The moves highlight just how frail sentiment remains after turmoil in the U.S. and European banking sectors in the past two weeks have revived memories of the 2008 global financial crisis.

U.S. Treasury Secretary Janet Yellen has this week tried to assuage investor fears about the health of U.S. lenders and the economic ramifications of a potential lending crunch if depositors flee smaller banks, which have outsized roles in supporting key sectors such as commercial real estate.

"I don't expect this volatility (in bank stocks) to subside anytime soon," said Peter Doherty, head of investment research at private bank Arbuthnot Latham in London.

Doherty said issues of "contagian risk within the U.S. banking sector" were undoubtedly weighing on appetite for bank stocks elsewhere.

Stronger demand for safe-haven assets, and bets that the Federal Reserve will soon pause its policy tightening cycle due to the turmoil in the banking sector, pushed the yield on the two-year U.S. Treasury , which tracks interest rate expectations, down about 10 basis points to 3.71%.

Traders have also priced in U.S. rate cuts of about 90 bps basis points to about 3.9% by the end of the year .

Euro zone government bond yields followed Treasury yields lower, with the 2-year German yields dropping by a hefty 25 bps to 2.25%.

In currencies, the dollar reversed a losing streak to gain 0.6% against major peers as risk aversion strengthened appetite for the reserve currency.

The yen, a safe haven currency, climbed 0.33% to 130.46 after hitting six-week high of 129.8 per dollar . The euro fell 0.8% to $1.07425.

Brent crude , the global oil benchmark, fell 2.5% to $74.02 per barrel.

U.S. regional banks Silicon Valley Bank (SIVB.O) and Signature Bank (SBNY.O) failed this month and shares in beleaguered First Republic Bank (FRC.N) have lost most of their value.

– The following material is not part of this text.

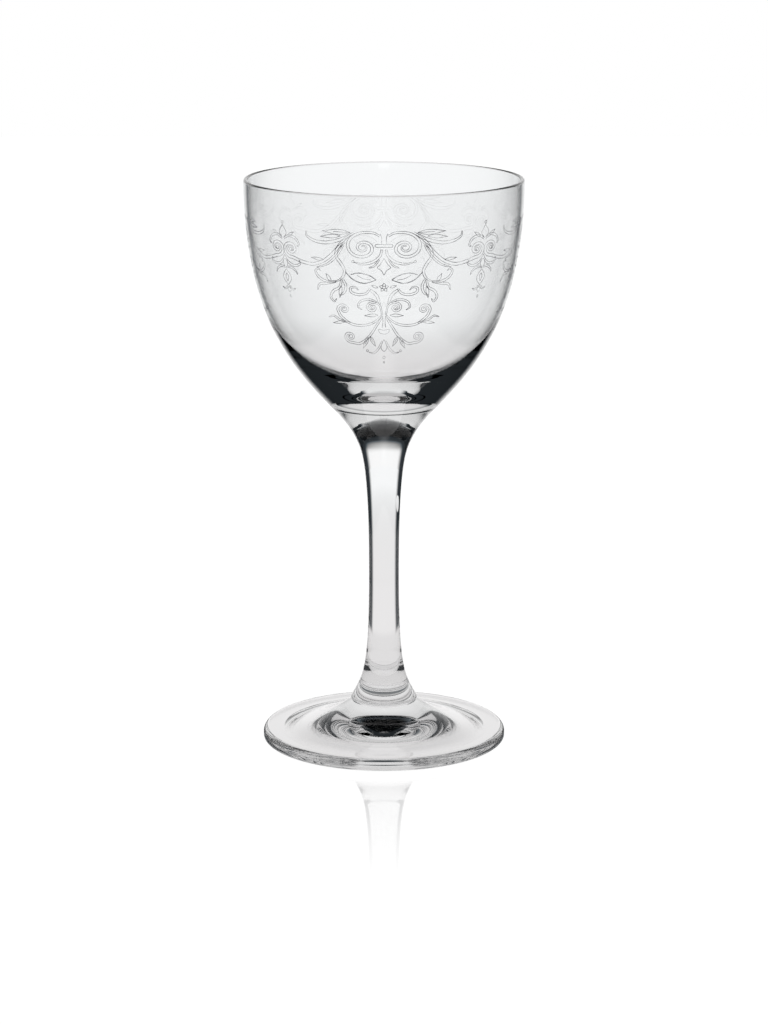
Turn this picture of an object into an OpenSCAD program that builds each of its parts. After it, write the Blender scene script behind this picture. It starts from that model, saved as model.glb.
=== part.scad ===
// Nick and nora glass: a small blown bowl on a drawn stem and a round foot, in clear glass.
// Frame: +Z up along the glass's axis, origin at the centre of the ring that the foot stands on.
// Every piece is a body of revolution. The three gathers of glass meet face to face at two seams.

/* [Bowl] */
// Outer diameter at the rim
rim_d = 75; // [60:0.2:90]
// Height from the stem seam up to the rim
bowl_h = 71.2; // [60:0.5:85]
// Glass thickness at the rim, and the width of its fire-polished round
rim_wall = 1.1; // [0.8:0.1:2]
// Outer diameter where the side stops rounding in and starts to flare down
turn_d = 31.7; // [26:0.1:36]
// Height of that turn above the stem seam
turn_rise = 11; // [9:0.1:14]
// Angle between the side and the axis at the turn, in degrees
turn_lean = 42.6; // [38:0.2:48]
// Reach of the side's curve handle above the turn
turn_reach = 12.4; // [6:0.5:16]
// Reach of the neck's curve handle below the turn
neck_reach = 3.9; // [2:0.1:7]
// Thickness of solid glass under the cavity, from the stem seam up
floor_rise = 13; // [10:0.1:16]

/* [Stem] */
// Height from the foot seam up to the bowl seam
stem_h = 73.4; // [55:0.1:95]
// Diameter at the waist, where the stem is thinnest
waist_d = 8.26; // [6:0.02:11]
// Height of the waist above the foot seam
waist_rise = 37.2; // [28:0.1:42]
// Reach of the neck's curve handle above the waist
waist_reach = 29.6; // [20:0.5:34]
// Diameter of the seam between stem and bowl
bowl_seam_d = 14.8; // [13:0.02:18]
// Angle between the side and the axis at the bowl seam, in degrees
bowl_seam_lean = 24.6; // [20:0.2:32]
// Reach of the neck's curve handle above the bowl seam
seam_reach = 5.6; // [2:0.1:7]
// Reach of the neck's curve handle below the bowl seam
seam_drop = 3; // [2:0.1:7]
// Diameter of the round button that ends the stem on the foot
button_d = 18.1; // [15:0.1:21]
// Radius of the button's round edge
button_round = 1.4; // [1.2:0.1:3]
// Angle between the flare and the axis where it runs into the button, in degrees
button_lean = 30; // [24:0.5:42]

/* [Foot] */
// Outer diameter of the foot
foot_d = 66.7; // [54:0.1:80]
// Height of the foot at the stem seam
foot_h = 10.4; // [8:0.1:13]
// Height of the edge, where its top rounds into the slope
edge_h = 3.1; // [2.4:0.1:4.5]
// Radius of the edge's upper round
edge_round = 1.6; // [0.8:0.1:2]
// Radius of the edge's lower round
sole_round = 0.7; // [0.4:0.1:1]
// Width of the flat ring that the foot stands on
ring_w = 4.6; // [1:0.1:6]
// Height of the hollow under the middle of the foot
hollow_h = 3.2; // [1:0.1:4]
// Slope of the foot's top at the stem seam, in degrees
boss_slope = 35.6; // [25:0.2:50]
// Slope of the foot's top at its edge, in degrees
brim_slope = 2.6; // [1:0.2:10]

/* [Hidden] */
// Facets that a preview draws round the axis
$fn = 96;
// Straight steps along each curve of an outline
curve_steps = 18;
// Straight steps along each small round of an outline
round_steps = 8;

// Handle lengths of the cavity's curve, which follows the bowl's outside: below the rim as a share of
// the side's handle there, and out from the middle of the floor as a share of the turn's radius
cavity_drop_share = 1.28;
floor_reach_share = 1.085;

// Handle lengths of the lower curves, as shares of the straight distance that each curve spans
flare_waist_share = 0.77;
flare_button_share = 0.18;
boss_share = 0.58;
brim_share = 0.24;

// Heights of the seams and of the rim above the surface that the glass stands on
foot_seam_z = foot_h;
bowl_seam_z = foot_seam_z + stem_h;
rim_z = bowl_seam_z + bowl_h;

// Point on a cubic curve from a to d, with handles b and c, at share t of its run
function curve_at(a, b, c, d, t) =
    pow(1 - t, 3) * a + 3 * t * pow(1 - t, 2) * b + 3 * pow(t, 2) * (1 - t) * c + pow(t, 3) * d;

// Outline from a to d that leaves a along out and reaches d along into, without its last point
function curve(a, out, out_len, d, into, into_len) =
    [for (i = [0 : curve_steps - 1])
        curve_at(a, a + out_len * out, d - into_len * into, d, i / curve_steps)];

// Outline of a round: centre c, radius r, from one angle to another, both ends included
function round_at(c, r, from, to) =
    [for (i = [0 : round_steps])
        let (angle = from + (to - from) * i / round_steps)
        c + r * [cos(angle), sin(angle)]];

// Unit direction of an outline that runs down and leans out from the axis by an angle
function down(lean) = [sin(lean), -cos(lean)];

// Points where the outlines of two curves or two pieces meet: [radius, height]
rim_outer = [rim_d / 2, rim_z - rim_wall / 2];
rim_inner = rim_outer - [rim_wall, 0];
bowl_turn = [turn_d / 2, bowl_seam_z + turn_rise];
bowl_seam = [bowl_seam_d / 2, bowl_seam_z];
stem_waist = [waist_d / 2, foot_seam_z + waist_rise];
cavity_floor = [0, bowl_seam_z + floor_rise];

// How far below the rim a line up the slope of the turn meets the rim's own diameter
side_drop = rim_outer[1] - bowl_turn[1] - (rim_outer[0] - bowl_turn[0]) / tan(turn_lean);
cavity_drop = cavity_drop_share * side_drop;
floor_reach = floor_reach_share * turn_d / 2;

// The button's round runs from the flare, out to its diameter and back in to the foot seam
button_centre = [button_d / 2 - button_round, foot_seam_z + button_round * sin(button_lean)];
button_top = button_centre + button_round * [cos(button_lean), sin(button_lean)];
button_seam = button_centre + button_round * [cos(button_lean), -sin(button_lean)];

// The edge's upper round is centred so that it touches the foot's diameter
edge_centre = [foot_d / 2 - edge_round, edge_h - edge_round];
edge_top = edge_centre + edge_round * [sin(brim_slope), cos(brim_slope)];
sole_centre = [foot_d / 2 - sole_round, sole_round];
ring_inner_r = foot_d / 2 - sole_round - ring_w;

// Radius of the ball whose cap is the hollow under the foot, and the half angle of that cap
hollow_ball_r = (pow(ring_inner_r, 2) + pow(hollow_h, 2)) / (2 * hollow_h);
hollow_half_angle = asin(ring_inner_r / hollow_ball_r);

flare_span = norm(stem_waist - button_top);
foot_top_span = norm(edge_top - button_seam);

// Blown bowl with a thin side, a fire-polished rim and a thick solid base
module bowl() {
    rim = round_at((rim_outer + rim_inner) / 2, rim_wall / 2, 180, 0);
    side = curve(rim_outer, down(0), side_drop, bowl_turn, down(-turn_lean), turn_reach);
    neck = curve(bowl_turn, down(-turn_lean), neck_reach,
                 bowl_seam, down(-bowl_seam_lean), seam_reach);
    cavity = curve(cavity_floor, down(90), floor_reach, rim_inner, -down(0), cavity_drop);
    color([0.93, 0.95, 0.95, 0.45])
        rotate_extrude()
            polygon(concat(cavity, rim, side, neck, [bowl_seam, [0, bowl_seam_z]]));
}

// Drawn stem, thinnest at its waist, flared up to the bowl and down to a round button
module stem() {
    upper = curve(bowl_seam, down(-bowl_seam_lean), seam_drop, stem_waist, down(0), waist_reach);
    flare = curve(stem_waist, down(0), flare_waist_share * flare_span,
                  button_top, down(button_lean), flare_button_share * flare_span);
    button = round_at(button_centre, button_round, button_lean, -button_lean);
    color([0.93, 0.95, 0.95, 0.45])
        rotate_extrude()
            polygon(concat([[0, bowl_seam_z]], upper, flare, button, [[0, foot_seam_z]]));
}

// Round foot that slopes down to a rounded edge and stands on a flat ring round a shallow hollow
module foot() {
    top = curve(button_seam, down(90 - boss_slope), boss_share * foot_top_span,
                edge_top, down(90 - brim_slope), brim_share * foot_top_span);
    edge = round_at(edge_centre, edge_round, 90 - brim_slope, 0);
    sole = round_at(sole_centre, sole_round, 0, -90);
    hollow = [for (i = [0 : curve_steps])
        let (angle = hollow_half_angle * (1 - i / curve_steps))
        [hollow_ball_r * sin(angle), hollow_h - hollow_ball_r * (1 - cos(angle))]];
    color([0.93, 0.95, 0.95, 0.45])
        rotate_extrude()
            polygon(concat([[0, foot_seam_z]], top, edge, sole, hollow));
}

bowl();
stem();
foot();
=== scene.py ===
import math

import bpy
import numpy as np
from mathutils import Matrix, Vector


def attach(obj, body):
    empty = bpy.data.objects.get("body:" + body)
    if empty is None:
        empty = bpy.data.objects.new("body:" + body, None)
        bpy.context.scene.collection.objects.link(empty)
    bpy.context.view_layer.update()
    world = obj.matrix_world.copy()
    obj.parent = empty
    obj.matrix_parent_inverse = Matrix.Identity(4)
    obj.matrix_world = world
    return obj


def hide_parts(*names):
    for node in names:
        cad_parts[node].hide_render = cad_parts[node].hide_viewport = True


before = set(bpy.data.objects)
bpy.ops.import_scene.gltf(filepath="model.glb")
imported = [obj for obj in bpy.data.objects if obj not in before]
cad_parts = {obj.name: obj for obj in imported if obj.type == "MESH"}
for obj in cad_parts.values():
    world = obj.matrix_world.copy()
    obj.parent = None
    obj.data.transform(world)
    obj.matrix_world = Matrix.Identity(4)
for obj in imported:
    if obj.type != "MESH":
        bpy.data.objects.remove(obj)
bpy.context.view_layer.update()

# Lengths are in metres, angles in degrees, unless a name says otherwise.

# Glass surfaces: straight pieces round the axis, and the longest piece and sharpest turn of an outline
ROUND_STEPS = 240
PIECE_LENGTH = 0.0007
PIECE_TURN = 4
# Packed points nearer than this are one ring, and a turn below STRAIGHT_TURN is on a straight stretch
SAME_RING = 0.00003
STRAIGHT_TURN = 0.005
# A crease is a sharp turn between two stretches that are both longer than CREASE_SPAN
CREASE_TURN = 8
CREASE_SPAN = 0.001
# Where one stretch is this many times as long as the next, the longer one gives the direction
UNEVEN = 2.5

# Clear glass: its tint, the share of a lamp's light that passes it, and for each node the size and
# the height of the faint waves of its surface
GLASS_IOR = 1.52
GLASS_TINT = (0.997, 0.999, 1.0, 1)
GLASS_SHADE = 0.93
WAVES = dict(bowl=(0.012, 0.000004), stem=(0.010, 0.000002), foot=(0.012, 0.000003))

# Etched scrollwork. Its flat drawing is in millimetres: u to the right, v down from its top line.
MM = 0.001
LINE_WIDTH = 0.15
LINE_STEP = 0.35
LINE_LIFT = 0.00002
# A tendril's width, and the share of its swell at which its root starts
TENDRIL_WIDTH = 0.6
TENDRIL_ROOT = 0.12
# Points along a leaf's edge, and the powers that move its widest place to the root and point its tip
LEAF_STEPS = 14
LEAF_LEAN = 0.8
LEAF_POINT = 1.2
# Points to a turn of a spiral
SPIRAL_STEPS = 14
# Height of the top line on the bowl, and the radius at which the flat drawing is true to size
SCROLL_TOP = 0.146
SCROLL_RADIUS = 0.034
LARGE_PENDANTS = 4
# The lines' colour is painted shade: frosted lines look dark by scattering the dark surroundings.
# Then how dense they are in their faint and strong patches, and how much of that shows through glass
ETCH_SHADE_COLOUR = (0.08, 0.08, 0.09, 1)
ETCH_FAINT = 0.42
ETCH_STRONG = 0.95
ETCH_THROUGH = 0.13
PATCH_SIZE = 0.0025
PATCH_LEVELS = (0.35, 0.65)

# Camera: fitted to the ellipses of the rim and the foot
CAMERA_BACK = 0.8179
CAMERA_HEIGHT = 0.2564
CAMERA_TILT = 13.27
FOCAL_PIXELS = 3074.3
IMAGE_HEIGHT_PIXELS = 1024
SENSOR_MM = 36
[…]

On Thursday, Yellen pledged further action to safeguard bank deposits, after saying a day earlier that blanket insurance was unlikely. Banks borrowed $110.2 billion at the Federal Reserve's discount window in the latest week, with the hefty drawdown of emergency credit suggesting some lenders were now unable to secure funds elsewhere.

The Fed raised its main interest rate by a quarter point to a range of 4.5%-4.75% on Wednesday, but signalled it would consider a pause in light of banking system stresses.

Markets, however, are betting on a U.S. recession and incoming rate cuts.

"You could have a period where you see a precipitous drop in the (availability of) credit in the U.S.," said Arun Sai, senior multi-asset strategist at Pictet Asset Management. "This takes us closer to a hard landing, to a U.S. recession."